As the creator, I like to think of it as a sandbox rpg, somewhere between a classic jrpg and a visual novel. Perhaps even a "Sprite Opera."

Moving the Duchess around gives you a lot of control over how the story progresses, with character  arcs compiling with other character arcs to produce alterations to each others' stories, culminating in the final story, which will show you the results of your unique play-through.

Making sandboxes where the primary verb isn’t destruction can be hard, because conversation is so much more difficult than destroying everything you see. Saint Bomber has succeeded.

 

HOW TO MATH: EXTREME by Smedis2

Some games throw the whole game at you at once, and that’s called a game. Sometimes a game has a terrible accident and splits into many smaller games. These are called minigames. Without minigames it would be impossible to represent any single human experience in detail, like yelling, math, and violence.

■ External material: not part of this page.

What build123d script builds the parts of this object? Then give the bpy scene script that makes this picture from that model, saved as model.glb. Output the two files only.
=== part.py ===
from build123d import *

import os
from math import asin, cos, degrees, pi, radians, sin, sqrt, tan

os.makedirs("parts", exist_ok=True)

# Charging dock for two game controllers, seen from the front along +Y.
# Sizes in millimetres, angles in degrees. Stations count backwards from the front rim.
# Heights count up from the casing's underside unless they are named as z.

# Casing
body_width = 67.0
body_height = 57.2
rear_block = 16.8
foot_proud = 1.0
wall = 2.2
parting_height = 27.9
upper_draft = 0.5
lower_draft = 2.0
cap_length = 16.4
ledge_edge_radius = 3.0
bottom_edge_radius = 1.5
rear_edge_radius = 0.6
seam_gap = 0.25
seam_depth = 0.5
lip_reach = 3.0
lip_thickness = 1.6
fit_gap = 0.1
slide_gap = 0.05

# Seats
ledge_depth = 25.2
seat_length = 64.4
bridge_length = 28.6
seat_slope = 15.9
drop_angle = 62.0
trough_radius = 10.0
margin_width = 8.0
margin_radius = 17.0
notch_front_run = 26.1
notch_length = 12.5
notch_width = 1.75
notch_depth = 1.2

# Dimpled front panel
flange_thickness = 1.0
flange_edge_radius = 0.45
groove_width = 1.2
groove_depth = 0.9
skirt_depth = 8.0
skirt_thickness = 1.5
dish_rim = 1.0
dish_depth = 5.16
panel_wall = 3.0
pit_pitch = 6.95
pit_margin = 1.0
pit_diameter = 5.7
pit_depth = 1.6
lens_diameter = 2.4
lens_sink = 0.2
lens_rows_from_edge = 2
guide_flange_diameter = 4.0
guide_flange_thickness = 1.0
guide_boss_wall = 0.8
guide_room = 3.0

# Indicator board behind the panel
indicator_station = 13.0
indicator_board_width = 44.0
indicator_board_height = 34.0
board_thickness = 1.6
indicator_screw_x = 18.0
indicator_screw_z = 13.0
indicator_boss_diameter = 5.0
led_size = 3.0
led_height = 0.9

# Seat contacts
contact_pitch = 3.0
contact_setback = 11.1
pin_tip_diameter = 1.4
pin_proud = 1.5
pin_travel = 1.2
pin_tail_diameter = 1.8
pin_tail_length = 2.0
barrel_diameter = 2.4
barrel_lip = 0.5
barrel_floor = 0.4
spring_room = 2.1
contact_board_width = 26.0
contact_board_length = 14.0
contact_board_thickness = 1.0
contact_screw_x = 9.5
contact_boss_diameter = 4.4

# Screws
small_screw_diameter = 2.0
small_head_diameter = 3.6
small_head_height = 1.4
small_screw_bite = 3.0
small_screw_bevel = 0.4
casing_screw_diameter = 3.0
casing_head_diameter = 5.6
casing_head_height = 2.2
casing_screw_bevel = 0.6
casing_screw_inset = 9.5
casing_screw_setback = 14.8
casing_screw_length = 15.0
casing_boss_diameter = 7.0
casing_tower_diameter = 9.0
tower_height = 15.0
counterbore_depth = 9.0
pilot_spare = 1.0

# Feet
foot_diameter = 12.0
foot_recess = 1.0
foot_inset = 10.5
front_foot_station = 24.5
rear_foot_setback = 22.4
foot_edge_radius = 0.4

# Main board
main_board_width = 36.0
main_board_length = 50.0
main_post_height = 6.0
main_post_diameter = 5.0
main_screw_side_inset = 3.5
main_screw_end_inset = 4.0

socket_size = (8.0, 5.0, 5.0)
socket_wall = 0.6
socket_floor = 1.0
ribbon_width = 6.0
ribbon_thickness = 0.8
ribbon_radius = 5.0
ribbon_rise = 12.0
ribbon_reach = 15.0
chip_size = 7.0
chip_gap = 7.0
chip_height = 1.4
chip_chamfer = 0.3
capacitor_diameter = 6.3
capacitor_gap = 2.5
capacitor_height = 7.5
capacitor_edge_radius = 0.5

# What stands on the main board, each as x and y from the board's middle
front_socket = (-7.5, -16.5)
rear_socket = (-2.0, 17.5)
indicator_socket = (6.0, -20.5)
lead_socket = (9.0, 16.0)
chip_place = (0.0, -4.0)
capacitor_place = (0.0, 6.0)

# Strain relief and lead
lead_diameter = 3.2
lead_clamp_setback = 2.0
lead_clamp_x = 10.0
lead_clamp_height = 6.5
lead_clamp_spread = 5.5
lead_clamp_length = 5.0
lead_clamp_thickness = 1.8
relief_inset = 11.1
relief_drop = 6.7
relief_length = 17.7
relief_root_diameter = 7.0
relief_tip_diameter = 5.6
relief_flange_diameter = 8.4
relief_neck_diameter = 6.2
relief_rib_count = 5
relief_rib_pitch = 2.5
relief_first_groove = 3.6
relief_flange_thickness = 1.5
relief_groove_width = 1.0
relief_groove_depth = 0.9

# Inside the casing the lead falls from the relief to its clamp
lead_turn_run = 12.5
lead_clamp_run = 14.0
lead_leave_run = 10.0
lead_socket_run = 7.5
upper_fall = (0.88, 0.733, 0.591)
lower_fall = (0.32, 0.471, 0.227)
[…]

How To Math: Extreme was a highly educational experience and I hope educators seriously pursue the ideas it raises re: trains speeding toward dynamite unless you figure out what’s up with numbers, shooting numbers to death, murdering bicyclists in the most educational order, etc.

 

 

Brooklyn Trash King by Ben Esposito

Brooklyn Trash King is the first Twine adventure to ask important questions like: what would you do to fund your Kickstarter? What kind of stuff is in trash? Do animals use Twitter?

Having emerged covered in fur and meat juice, I feel confident saying there are about three endings. I felt fully immersed in the trash lifestyle and would recommend this to anyone who is interested in trash and/or funny, cool games.

 

Moonlight by Jonas Kyratzes

Interactive fiction that flows like a dream, one that surprises at every turn. Dense with nonsense, Jonas Kyratzes' nonsense, a nonsense far more personal and meaningful than what we usually think of as nonsense, a sea wide with surreality and deep with feeling.

Moonlight contains Stephen Fry, Oscar Wilde, Alpha Centauri, and eagles, to say the least. To say the most, play it.